A question of residence
As the first step of the assessment of tax liability, we have to determine the country of tax residence of the individual coming to Hungary. For this purpose, we first have to examine the internal, national rules of the countries concerned. If, based on national tax regulations, the individual only qualifies as resident in one of the states, the country of residence is clear and no further investigation is necessary in this regard.
Frequently, however, the individual is resident in both countries based on national regulations. In such cases, we have to check whether Hungary concluded a double tax treaty with the given state. If yes, the actual residence of the individual has to be determined according to the treaty, typically based on residence, the centre of vital interests, the usual place of stay or citizenship. Even though this seems easy to decide, based on the Commentary to the OECD Model Convention, a large number of aspects have to be considered for the unambiguous determination of the country of residence. In our experience, if the investigation is carried out prudently based on the specified aspects, the country of residence can, in almost all cases, be clearly determined. If, however, this is not possible, the matter is decided by the competent authorities of the two states in a reconciliation procedure.
If no double tax treaty is available and the individual qualifies as resident in both states under national rules, it is possible that the individual has residence in both countries and the same income is taxed in both countries.
I also devoted such a large section of my post to the question of residence because if it is not determined correctly, the individual will have a tax shortage in at least one of the states and will be obliged to pay the amount of the tax shortage and may also be sanctioned with other measures (e.g. late payment interest, default penalty).
Place of tax payment in the case of countries with a tax treaty
If the individual comes from a country with which Hungary has a double tax treaty, the place of tax payment shall always be determined based on the treaty.
If the place of residence of the individual and the place of his work are different, the income from employment is taxable (under the main rule) in the state in which the individual works. Accordingly, if a foreign-resident individual works in Hungary, his income will be taxable in Hungary by the main rule.
The above rule does not apply if the foreign resident individual works in Hungary on a temporary basis and satisfies each of the following conditions:
- the individual stays a maximum of 183 days in Hungary (whether the 183 days have to be considered for one tax year or for any 12 month period starting or ending in the tax year is always determined based on the wording of the given treaty);
- the individual’s remuneration is paid by or on behalf of an employer who is not resident in Hungary;
- the cost of the individual’s remuneration is not borne by the employer’s Hungarian site.
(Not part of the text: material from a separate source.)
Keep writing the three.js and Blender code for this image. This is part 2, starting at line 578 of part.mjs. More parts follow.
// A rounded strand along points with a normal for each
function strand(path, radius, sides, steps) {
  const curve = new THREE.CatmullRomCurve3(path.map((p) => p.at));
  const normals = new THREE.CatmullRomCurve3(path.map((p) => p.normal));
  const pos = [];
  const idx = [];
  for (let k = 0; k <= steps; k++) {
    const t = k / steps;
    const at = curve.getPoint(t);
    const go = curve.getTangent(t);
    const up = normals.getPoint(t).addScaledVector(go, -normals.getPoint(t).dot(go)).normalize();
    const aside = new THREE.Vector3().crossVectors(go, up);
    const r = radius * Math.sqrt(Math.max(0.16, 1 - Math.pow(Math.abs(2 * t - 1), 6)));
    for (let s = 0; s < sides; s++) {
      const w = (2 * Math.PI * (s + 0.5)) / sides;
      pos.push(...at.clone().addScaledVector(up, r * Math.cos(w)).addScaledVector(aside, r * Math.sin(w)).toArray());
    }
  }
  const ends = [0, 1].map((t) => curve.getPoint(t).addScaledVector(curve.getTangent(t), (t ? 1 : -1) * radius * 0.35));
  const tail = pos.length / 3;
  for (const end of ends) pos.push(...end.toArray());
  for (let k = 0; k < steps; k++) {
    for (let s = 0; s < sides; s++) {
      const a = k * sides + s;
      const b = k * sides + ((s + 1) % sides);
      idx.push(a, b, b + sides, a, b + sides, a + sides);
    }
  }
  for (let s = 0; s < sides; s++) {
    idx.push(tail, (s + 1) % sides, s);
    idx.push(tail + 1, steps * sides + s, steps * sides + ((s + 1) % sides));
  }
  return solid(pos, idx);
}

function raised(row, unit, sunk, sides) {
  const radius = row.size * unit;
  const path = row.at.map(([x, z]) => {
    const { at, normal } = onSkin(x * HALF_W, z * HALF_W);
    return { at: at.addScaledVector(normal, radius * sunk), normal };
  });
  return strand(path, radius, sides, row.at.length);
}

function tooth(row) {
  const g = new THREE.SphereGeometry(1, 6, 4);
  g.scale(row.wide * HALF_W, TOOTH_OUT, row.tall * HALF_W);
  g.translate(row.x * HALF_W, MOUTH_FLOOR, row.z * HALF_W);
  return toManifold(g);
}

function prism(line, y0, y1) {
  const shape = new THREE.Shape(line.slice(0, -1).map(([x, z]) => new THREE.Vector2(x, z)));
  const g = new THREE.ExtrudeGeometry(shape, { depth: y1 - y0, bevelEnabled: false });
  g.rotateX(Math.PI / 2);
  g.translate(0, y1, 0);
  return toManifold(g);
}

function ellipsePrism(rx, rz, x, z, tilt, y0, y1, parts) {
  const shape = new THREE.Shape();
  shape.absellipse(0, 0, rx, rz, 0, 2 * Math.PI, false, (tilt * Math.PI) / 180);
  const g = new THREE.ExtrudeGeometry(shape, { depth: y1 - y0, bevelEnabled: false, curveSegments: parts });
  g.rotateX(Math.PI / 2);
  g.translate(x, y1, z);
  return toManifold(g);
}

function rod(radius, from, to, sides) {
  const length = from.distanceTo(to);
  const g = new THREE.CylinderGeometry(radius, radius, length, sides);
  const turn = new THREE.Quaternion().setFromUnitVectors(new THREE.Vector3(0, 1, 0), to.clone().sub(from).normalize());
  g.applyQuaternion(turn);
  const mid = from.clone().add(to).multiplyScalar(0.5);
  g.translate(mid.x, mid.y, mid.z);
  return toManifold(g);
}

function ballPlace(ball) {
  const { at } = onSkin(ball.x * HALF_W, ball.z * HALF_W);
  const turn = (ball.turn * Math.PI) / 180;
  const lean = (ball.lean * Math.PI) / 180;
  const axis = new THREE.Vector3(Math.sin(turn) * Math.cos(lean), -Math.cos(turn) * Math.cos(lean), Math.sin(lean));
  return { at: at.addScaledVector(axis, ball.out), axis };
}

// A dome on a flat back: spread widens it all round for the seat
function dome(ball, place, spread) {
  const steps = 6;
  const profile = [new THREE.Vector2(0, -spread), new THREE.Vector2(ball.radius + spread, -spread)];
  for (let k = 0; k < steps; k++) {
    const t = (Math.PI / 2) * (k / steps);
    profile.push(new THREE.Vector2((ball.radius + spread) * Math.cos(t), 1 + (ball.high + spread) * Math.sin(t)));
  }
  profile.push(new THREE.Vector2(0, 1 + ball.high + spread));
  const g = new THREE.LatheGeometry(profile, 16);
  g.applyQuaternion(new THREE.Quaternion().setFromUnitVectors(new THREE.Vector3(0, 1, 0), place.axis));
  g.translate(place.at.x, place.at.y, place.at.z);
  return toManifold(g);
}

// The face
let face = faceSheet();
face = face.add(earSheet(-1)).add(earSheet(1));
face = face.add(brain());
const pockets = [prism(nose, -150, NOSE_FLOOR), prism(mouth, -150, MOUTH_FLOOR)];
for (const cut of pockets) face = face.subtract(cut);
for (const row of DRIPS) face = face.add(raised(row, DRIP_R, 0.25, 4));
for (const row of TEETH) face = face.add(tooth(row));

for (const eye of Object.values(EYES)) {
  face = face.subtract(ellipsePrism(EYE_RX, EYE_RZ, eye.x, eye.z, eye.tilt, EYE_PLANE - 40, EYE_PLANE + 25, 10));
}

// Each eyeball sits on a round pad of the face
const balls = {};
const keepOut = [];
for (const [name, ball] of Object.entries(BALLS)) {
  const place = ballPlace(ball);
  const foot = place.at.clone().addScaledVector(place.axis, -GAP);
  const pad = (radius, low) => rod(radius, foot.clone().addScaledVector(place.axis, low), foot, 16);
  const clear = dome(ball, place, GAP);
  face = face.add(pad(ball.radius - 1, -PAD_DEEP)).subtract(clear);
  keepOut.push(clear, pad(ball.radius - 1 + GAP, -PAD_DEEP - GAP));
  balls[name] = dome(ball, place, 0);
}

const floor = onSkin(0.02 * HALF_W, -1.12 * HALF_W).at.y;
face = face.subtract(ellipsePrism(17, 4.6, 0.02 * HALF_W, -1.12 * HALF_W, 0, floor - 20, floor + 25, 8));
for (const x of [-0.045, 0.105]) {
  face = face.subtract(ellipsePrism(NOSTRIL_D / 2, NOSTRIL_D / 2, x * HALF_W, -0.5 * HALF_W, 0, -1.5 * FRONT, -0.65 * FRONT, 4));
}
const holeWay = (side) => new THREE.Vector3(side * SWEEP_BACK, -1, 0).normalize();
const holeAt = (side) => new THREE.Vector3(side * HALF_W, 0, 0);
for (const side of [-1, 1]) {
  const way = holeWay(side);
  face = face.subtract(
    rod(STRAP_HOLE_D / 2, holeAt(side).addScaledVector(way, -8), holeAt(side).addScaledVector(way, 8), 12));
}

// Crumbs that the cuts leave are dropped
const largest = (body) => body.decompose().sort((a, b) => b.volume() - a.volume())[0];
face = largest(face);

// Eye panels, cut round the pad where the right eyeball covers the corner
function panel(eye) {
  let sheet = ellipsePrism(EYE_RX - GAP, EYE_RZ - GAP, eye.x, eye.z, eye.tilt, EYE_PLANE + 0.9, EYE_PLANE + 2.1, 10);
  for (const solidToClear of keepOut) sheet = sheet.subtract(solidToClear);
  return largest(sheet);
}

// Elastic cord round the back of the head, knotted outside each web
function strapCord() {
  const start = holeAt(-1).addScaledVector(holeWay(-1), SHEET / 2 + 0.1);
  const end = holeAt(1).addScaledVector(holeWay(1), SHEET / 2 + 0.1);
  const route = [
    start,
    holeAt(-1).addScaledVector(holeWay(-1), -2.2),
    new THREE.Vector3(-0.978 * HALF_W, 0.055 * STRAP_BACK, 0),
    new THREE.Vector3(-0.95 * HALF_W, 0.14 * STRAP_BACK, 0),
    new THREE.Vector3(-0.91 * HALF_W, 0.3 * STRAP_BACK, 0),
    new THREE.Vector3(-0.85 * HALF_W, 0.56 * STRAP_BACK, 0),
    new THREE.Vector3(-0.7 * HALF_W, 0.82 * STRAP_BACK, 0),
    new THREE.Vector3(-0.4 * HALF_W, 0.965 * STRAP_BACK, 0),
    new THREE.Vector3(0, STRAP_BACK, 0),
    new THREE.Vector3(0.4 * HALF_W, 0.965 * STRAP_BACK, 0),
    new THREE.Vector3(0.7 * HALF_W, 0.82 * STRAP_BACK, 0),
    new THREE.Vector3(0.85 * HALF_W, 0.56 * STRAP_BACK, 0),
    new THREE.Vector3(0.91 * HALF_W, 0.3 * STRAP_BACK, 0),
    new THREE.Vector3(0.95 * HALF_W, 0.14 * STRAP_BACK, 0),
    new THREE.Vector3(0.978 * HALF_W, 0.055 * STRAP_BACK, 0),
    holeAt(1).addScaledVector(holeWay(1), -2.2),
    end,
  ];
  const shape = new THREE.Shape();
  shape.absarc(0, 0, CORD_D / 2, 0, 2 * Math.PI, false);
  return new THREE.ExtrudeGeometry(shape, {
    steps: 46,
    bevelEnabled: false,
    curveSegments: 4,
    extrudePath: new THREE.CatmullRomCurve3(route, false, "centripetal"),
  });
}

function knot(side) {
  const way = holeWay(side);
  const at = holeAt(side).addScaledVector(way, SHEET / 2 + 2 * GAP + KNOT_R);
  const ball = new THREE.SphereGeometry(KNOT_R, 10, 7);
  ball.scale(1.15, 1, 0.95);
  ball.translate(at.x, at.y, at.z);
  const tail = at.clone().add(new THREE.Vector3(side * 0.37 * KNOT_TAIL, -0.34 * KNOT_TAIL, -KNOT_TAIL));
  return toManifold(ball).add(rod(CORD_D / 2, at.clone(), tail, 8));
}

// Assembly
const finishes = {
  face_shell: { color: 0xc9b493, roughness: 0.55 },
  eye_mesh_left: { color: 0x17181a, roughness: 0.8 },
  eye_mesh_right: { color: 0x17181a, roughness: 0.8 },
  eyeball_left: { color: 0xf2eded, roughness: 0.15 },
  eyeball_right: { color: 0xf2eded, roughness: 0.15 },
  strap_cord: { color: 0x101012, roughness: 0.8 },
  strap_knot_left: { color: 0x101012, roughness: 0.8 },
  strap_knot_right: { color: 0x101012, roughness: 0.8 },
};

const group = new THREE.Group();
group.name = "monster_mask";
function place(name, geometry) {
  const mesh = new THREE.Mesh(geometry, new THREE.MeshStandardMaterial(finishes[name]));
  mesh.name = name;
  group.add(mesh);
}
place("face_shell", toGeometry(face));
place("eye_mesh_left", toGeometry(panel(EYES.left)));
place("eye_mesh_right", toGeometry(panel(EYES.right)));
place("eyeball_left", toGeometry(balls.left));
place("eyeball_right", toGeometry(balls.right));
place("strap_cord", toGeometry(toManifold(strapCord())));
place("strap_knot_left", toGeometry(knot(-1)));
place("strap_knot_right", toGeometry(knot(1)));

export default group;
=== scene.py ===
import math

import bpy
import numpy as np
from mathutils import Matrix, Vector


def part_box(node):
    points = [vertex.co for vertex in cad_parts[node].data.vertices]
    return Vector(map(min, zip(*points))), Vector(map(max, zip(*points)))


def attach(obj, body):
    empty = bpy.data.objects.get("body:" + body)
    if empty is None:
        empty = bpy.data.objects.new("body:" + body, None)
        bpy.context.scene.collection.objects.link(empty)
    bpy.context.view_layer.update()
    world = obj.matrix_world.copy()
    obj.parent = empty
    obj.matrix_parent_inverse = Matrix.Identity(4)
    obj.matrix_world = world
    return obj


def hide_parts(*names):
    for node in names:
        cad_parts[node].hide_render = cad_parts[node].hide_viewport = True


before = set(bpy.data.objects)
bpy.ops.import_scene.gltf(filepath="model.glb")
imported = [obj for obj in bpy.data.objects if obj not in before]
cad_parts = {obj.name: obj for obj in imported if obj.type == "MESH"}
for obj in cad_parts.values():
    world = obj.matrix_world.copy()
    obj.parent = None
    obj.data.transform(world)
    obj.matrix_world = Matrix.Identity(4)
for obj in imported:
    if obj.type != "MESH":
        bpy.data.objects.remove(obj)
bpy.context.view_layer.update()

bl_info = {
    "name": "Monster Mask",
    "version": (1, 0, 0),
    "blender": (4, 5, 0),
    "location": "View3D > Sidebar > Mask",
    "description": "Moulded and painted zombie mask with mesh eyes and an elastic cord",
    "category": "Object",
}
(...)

A high risk in this regard is that taxpayers often automatically regard as their employer the company specified as such in their employment contract and do not perform the so-called integration test the purpose of which is to determine the employer from an economic perspective. For the purposes of double tax treaties, employer means the economic and not the legal employer.
Cases may occur easily in which a foreign employer assigns a foreign national individual to a Hungarian company for a period shorter than 183 days but the activity of the individual becomes an integral part of the activity of the Hungarian company as a result of which the Hungarian company will have to be regarded as the economic employer and tax payment obligation will apply in Hungary from the first day of the assignment.
Place of tax payment in the case of countries without a tax treaty
If no double tax treaty is in place between Hungary and the country in question, both the residence of the individual and the Hungarian tax payment obligation have to be determined based on domestic legal regulations.
The entire income of a Hungarian resident individual is taxable in Hungary.
Foreign resident individuals only have to pay tax in Hungary on their Hungarian source income.
As mentioned earlier, in the absence of a double tax treaty it is possible that an individual qualifies as resident in more than one country under national rules and more than one country will tax the same income. For such situations, Hungarian law provides that if the consolidated tax base includes income on which the individual paid any tax corresponding to income tax abroad, 90 percent of the tax paid abroad but maximum the amount calculated by applying the domestic tax rate to the tax base of the foreign income shall be deducted from the tax payable.